[START Data shown]
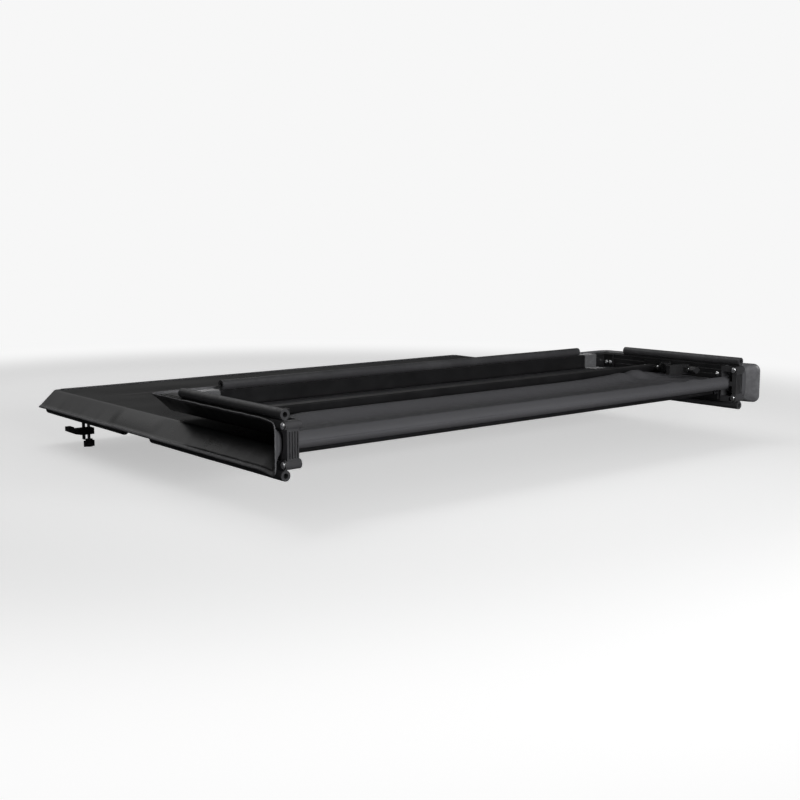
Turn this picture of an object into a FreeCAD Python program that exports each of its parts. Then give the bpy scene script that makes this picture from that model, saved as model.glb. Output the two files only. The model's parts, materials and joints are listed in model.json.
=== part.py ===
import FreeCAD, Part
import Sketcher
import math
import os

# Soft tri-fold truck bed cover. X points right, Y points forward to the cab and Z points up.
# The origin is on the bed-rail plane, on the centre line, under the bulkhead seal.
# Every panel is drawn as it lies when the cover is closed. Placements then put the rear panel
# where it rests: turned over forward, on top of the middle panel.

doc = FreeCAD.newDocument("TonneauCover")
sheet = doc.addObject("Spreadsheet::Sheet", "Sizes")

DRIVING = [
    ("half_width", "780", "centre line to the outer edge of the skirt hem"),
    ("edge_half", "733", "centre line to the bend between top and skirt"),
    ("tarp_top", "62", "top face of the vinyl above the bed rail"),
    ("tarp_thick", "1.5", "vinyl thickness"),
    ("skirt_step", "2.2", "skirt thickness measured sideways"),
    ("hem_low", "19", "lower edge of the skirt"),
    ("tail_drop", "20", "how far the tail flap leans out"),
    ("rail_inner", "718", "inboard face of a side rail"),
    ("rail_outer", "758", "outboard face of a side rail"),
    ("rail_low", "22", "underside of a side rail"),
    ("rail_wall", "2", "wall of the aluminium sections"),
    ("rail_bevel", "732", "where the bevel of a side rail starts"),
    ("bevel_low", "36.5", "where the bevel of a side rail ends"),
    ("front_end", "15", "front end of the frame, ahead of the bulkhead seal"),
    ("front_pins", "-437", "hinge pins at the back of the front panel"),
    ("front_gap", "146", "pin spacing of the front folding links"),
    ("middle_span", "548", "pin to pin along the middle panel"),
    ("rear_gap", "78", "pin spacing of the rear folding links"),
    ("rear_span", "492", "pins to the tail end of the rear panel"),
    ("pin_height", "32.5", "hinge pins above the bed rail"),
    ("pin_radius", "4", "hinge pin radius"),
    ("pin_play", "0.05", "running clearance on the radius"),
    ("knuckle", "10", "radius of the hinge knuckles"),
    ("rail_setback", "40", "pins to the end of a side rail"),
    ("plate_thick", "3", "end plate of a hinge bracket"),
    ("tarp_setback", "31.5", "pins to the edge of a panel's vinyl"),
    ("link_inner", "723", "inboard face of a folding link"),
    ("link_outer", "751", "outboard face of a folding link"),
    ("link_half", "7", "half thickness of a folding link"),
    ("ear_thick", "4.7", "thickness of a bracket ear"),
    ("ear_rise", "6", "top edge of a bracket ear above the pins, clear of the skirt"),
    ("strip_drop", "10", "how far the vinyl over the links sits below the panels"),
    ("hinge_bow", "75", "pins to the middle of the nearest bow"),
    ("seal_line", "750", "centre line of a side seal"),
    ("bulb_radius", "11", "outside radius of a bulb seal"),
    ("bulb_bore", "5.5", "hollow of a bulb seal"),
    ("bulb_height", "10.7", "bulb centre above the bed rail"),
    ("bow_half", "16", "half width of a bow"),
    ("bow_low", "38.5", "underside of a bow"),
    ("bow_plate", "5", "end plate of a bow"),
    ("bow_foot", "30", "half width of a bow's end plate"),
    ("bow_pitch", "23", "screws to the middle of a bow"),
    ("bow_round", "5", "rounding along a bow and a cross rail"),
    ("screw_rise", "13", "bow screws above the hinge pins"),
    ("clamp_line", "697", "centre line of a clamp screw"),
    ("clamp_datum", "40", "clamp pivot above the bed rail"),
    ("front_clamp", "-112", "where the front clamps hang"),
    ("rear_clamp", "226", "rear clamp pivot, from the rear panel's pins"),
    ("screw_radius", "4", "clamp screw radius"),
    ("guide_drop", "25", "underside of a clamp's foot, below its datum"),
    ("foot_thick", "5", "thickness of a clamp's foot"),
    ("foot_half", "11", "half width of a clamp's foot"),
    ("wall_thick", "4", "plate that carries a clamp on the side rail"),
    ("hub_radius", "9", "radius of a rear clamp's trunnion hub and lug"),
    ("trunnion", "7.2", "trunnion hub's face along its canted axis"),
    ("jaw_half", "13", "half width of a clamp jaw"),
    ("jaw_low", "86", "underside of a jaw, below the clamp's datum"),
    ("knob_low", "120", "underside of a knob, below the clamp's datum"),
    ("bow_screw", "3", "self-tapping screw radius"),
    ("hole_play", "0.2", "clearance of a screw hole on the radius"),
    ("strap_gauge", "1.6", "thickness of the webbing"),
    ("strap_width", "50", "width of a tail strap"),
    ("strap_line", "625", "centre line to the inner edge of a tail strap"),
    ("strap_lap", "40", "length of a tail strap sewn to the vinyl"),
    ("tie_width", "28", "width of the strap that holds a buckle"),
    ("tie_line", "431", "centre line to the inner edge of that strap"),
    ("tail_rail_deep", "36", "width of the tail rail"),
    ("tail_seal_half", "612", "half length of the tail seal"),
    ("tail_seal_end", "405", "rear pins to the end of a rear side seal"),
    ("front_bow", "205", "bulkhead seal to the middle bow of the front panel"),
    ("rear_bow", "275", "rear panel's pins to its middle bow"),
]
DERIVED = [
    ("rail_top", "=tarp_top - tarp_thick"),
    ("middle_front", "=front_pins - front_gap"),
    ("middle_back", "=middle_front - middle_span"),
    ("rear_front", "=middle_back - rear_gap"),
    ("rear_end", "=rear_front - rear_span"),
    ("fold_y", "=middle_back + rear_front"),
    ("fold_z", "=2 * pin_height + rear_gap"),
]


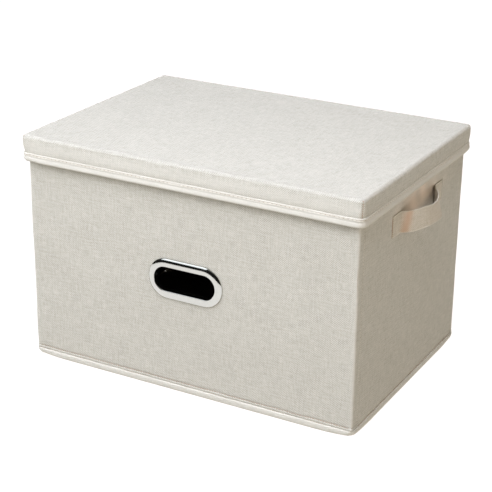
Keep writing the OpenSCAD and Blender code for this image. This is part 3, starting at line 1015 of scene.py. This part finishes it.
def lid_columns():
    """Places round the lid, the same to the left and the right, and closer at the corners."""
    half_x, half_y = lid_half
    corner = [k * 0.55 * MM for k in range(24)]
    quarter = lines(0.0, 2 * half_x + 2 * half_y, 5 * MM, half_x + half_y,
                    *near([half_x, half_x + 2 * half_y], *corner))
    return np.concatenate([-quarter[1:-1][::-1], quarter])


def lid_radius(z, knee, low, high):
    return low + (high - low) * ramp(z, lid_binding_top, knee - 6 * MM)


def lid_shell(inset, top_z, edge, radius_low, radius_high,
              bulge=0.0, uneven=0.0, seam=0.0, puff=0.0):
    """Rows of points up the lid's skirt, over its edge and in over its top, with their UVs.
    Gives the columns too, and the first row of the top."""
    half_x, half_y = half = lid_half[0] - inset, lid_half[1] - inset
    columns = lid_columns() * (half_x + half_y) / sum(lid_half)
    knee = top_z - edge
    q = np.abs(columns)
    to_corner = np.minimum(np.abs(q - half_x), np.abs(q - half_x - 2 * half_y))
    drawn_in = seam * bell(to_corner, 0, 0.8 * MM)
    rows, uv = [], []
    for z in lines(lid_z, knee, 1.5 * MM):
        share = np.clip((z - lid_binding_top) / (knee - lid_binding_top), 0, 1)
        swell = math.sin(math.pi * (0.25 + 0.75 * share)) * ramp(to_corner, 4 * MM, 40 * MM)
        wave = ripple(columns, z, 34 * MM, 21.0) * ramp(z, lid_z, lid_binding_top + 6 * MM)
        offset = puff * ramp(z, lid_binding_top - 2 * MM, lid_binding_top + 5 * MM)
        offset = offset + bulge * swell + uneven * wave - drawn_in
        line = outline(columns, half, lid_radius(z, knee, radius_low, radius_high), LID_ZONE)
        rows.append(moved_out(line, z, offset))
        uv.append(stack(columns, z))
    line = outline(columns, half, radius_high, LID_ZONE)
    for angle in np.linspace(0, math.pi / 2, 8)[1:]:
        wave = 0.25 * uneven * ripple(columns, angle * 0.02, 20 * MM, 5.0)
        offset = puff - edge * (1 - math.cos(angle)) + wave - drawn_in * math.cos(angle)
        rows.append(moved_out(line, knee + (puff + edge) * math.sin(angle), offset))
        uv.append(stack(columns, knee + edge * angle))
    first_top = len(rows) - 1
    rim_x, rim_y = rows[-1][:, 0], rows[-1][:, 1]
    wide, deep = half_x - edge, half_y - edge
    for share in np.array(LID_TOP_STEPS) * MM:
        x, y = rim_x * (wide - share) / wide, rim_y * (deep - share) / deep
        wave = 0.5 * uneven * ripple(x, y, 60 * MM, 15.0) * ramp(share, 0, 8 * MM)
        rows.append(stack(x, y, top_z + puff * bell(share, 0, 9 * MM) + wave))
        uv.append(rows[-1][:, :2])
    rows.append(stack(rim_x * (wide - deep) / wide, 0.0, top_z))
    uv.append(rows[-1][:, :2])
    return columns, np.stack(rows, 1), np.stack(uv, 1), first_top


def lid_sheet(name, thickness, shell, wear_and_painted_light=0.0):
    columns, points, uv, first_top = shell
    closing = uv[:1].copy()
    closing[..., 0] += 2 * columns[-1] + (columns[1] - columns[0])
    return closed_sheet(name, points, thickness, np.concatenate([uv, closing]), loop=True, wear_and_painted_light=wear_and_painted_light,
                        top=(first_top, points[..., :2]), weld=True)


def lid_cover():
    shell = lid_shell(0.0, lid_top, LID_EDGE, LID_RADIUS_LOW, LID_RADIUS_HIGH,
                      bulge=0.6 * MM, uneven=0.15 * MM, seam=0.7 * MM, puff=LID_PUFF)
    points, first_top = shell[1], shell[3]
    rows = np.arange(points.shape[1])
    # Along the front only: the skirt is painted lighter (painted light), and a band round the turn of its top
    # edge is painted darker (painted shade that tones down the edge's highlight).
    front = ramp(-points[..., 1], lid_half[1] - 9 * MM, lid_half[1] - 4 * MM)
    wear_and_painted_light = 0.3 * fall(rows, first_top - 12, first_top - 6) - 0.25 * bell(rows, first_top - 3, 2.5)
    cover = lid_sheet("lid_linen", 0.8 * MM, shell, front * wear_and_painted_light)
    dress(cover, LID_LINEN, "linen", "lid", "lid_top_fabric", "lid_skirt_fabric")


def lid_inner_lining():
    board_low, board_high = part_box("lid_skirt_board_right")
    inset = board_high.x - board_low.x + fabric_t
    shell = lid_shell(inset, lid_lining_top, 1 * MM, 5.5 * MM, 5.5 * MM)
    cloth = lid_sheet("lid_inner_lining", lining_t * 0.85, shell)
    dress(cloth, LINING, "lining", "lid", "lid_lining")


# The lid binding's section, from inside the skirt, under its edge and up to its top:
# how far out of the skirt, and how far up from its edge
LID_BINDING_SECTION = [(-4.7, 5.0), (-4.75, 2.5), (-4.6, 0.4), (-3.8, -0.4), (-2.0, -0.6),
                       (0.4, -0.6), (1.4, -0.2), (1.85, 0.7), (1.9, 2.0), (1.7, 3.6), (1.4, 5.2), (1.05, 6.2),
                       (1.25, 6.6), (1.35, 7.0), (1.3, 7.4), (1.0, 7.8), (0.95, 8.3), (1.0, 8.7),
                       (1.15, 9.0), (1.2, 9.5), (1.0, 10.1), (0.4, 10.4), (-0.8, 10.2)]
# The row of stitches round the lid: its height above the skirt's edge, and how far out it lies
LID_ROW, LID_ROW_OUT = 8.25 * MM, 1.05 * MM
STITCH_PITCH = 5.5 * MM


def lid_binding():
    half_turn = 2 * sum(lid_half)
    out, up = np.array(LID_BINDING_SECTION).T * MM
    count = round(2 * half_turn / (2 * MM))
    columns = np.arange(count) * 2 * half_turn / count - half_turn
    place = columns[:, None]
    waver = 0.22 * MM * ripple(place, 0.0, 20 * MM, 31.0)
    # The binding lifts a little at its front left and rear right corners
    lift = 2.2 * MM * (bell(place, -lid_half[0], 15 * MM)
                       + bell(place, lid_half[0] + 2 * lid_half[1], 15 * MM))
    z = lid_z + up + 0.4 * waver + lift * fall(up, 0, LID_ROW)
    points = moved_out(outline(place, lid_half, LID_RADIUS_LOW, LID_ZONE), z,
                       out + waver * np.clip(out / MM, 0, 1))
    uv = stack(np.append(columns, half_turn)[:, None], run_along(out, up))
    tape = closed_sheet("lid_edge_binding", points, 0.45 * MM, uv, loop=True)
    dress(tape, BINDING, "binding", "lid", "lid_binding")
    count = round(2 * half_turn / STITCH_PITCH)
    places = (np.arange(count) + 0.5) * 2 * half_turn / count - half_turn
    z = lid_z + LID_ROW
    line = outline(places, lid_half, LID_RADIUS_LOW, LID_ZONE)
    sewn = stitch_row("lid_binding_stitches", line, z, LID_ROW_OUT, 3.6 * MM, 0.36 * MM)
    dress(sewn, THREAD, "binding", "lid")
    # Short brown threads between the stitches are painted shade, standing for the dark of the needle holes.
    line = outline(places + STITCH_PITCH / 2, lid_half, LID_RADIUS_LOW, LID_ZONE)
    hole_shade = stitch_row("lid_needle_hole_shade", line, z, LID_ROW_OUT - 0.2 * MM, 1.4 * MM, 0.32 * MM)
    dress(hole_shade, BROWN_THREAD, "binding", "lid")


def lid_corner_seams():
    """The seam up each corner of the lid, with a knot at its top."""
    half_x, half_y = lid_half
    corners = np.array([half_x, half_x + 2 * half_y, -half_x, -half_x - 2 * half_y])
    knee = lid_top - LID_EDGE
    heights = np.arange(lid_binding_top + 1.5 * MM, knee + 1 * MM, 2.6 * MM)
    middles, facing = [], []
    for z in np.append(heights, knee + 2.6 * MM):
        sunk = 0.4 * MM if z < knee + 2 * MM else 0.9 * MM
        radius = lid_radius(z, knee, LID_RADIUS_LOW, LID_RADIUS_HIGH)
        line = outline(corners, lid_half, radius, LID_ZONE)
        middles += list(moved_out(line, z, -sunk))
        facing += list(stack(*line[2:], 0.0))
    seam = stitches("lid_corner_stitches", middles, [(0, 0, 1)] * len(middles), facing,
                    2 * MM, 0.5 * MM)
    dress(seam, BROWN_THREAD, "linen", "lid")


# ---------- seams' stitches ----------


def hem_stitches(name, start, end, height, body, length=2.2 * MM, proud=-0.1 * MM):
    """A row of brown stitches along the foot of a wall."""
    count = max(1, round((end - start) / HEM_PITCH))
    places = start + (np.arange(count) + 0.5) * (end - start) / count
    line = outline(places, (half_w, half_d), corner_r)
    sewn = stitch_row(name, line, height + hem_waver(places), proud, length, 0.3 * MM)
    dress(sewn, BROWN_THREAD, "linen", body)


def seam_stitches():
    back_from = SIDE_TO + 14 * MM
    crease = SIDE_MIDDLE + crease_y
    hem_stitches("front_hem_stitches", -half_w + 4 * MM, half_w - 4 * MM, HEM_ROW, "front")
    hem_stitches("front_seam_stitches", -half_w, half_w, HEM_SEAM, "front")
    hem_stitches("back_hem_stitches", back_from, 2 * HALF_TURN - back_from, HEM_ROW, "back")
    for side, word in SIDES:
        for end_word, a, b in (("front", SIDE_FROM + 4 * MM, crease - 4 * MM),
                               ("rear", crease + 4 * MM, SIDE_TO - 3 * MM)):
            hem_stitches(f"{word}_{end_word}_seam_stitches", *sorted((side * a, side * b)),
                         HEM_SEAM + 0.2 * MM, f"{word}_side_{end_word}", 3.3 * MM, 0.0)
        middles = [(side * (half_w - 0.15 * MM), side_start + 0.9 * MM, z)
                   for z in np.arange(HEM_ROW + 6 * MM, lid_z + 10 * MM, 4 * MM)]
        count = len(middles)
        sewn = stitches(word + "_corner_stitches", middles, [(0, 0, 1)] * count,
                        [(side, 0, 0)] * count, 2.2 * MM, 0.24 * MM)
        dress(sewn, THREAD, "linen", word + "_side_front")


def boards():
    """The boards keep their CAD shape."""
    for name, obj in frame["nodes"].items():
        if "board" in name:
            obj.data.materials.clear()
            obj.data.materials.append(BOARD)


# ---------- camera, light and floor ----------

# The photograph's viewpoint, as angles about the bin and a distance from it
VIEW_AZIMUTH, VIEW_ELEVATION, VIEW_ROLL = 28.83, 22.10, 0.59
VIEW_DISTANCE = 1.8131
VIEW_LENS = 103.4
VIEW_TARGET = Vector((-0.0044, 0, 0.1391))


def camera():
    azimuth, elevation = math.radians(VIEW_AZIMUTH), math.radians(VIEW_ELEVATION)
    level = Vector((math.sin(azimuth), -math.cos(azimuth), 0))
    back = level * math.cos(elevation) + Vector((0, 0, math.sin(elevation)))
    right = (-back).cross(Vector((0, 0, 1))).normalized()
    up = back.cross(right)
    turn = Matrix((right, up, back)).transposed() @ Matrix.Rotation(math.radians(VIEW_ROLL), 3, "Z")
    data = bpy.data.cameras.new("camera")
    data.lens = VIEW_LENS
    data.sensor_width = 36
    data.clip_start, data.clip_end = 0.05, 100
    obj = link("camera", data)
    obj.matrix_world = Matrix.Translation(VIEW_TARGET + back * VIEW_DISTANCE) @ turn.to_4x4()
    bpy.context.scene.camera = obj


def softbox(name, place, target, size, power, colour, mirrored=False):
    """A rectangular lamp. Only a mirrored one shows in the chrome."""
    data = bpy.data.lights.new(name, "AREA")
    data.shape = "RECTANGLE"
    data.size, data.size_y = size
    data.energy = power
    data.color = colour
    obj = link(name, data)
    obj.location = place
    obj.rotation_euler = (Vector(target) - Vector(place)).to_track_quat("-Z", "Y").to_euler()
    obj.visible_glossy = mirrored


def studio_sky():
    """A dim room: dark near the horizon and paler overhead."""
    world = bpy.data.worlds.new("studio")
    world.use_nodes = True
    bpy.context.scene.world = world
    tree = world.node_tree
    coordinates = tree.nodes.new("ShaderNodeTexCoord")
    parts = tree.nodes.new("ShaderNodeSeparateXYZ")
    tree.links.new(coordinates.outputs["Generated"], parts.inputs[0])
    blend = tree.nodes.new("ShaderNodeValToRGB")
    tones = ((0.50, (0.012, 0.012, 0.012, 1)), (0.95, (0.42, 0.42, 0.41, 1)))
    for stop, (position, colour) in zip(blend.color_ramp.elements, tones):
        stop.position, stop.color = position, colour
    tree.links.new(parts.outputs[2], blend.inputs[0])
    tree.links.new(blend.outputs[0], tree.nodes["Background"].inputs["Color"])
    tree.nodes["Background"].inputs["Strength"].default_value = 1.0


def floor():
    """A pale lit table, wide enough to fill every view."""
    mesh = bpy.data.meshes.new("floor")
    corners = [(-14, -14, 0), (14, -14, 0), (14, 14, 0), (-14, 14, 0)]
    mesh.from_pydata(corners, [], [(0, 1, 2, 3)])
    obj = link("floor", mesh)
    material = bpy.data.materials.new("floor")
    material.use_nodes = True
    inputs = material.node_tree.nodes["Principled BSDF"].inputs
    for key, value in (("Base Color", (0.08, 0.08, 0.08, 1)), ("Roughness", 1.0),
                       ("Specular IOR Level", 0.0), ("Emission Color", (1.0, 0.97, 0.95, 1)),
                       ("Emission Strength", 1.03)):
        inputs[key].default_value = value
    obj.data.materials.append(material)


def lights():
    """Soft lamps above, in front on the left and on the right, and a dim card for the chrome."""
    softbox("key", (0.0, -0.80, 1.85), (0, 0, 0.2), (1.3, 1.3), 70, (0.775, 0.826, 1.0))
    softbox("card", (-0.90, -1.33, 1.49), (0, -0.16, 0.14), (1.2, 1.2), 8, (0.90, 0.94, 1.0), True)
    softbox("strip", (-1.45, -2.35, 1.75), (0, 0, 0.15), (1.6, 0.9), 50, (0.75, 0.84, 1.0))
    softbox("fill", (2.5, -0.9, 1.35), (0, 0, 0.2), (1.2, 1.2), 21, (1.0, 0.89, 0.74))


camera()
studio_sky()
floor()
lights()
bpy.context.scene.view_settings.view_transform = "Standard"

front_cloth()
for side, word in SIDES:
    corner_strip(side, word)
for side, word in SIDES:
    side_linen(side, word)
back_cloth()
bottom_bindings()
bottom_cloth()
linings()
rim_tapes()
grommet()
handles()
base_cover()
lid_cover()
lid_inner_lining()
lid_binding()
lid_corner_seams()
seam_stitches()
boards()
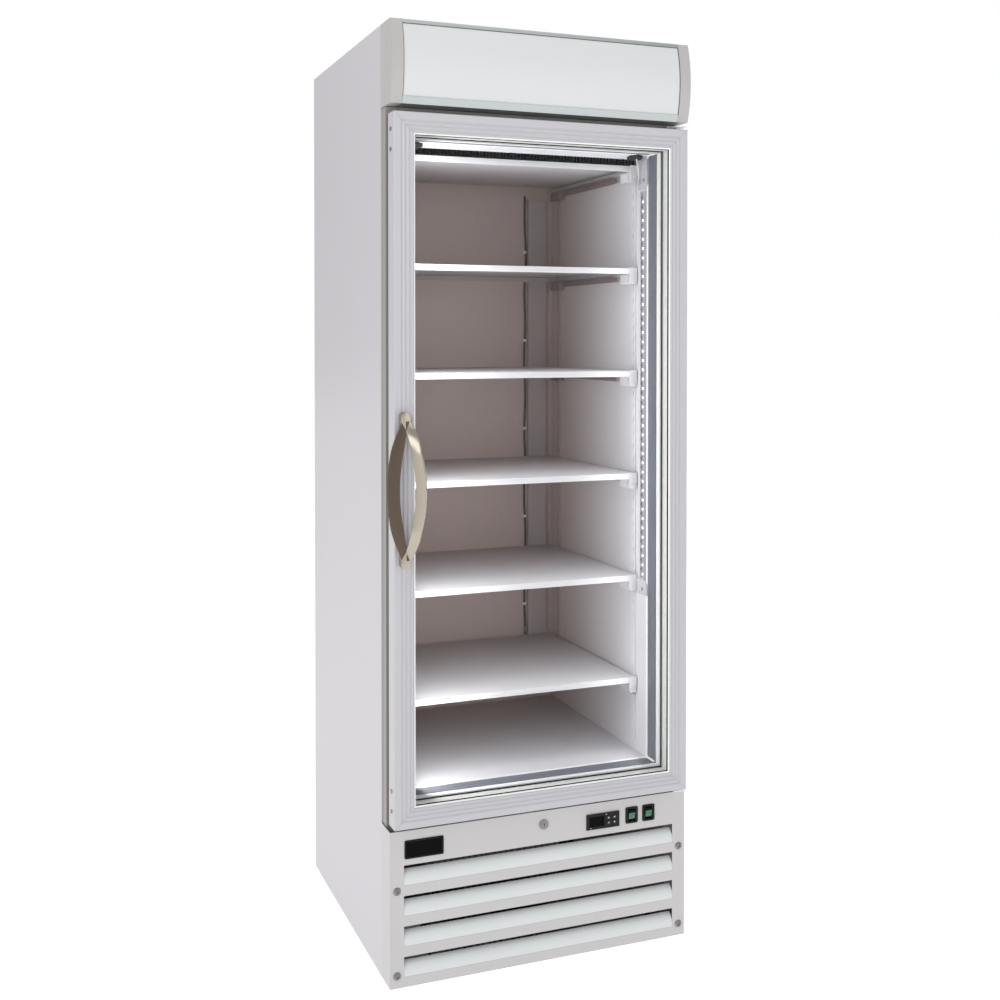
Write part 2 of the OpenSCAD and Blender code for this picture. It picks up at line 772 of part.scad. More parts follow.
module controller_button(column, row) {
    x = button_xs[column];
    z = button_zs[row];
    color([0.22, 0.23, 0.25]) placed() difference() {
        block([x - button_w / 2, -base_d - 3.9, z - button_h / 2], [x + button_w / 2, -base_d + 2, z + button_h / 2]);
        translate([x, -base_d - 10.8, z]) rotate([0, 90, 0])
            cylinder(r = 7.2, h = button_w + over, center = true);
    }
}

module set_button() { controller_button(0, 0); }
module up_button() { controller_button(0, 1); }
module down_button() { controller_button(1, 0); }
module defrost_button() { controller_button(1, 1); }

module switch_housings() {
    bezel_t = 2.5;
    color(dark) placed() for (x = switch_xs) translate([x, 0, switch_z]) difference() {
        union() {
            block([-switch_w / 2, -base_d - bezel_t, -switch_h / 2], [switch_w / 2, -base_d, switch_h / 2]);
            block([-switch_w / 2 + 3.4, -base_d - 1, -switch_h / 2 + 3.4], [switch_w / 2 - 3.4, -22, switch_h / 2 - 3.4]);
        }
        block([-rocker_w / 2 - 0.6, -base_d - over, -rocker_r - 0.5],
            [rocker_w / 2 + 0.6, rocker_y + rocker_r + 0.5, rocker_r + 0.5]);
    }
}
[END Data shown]
Take the listing above and repeat exactly the lines from the one containing "Keep writing the" through the one containing "return low +", both included.

Keep writing the OpenSCAD and Blender code for this image. This is part 3, starting at line 1015 of scene.py. This part finishes it.
def lid_columns():
    """Places round the lid, the same to the left and the right, and closer at the corners."""
    half_x, half_y = lid_half
    corner = [k * 0.55 * MM for k in range(24)]
    quarter = lines(0.0, 2 * half_x + 2 * half_y, 5 * MM, half_x + half_y,
                    *near([half_x, half_x + 2 * half_y], *corner))
    return np.concatenate([-quarter[1:-1][::-1], quarter])


def lid_radius(z, knee, low, high):
    return low + (high - low) * ramp(z, lid_binding_top, knee - 6 * MM)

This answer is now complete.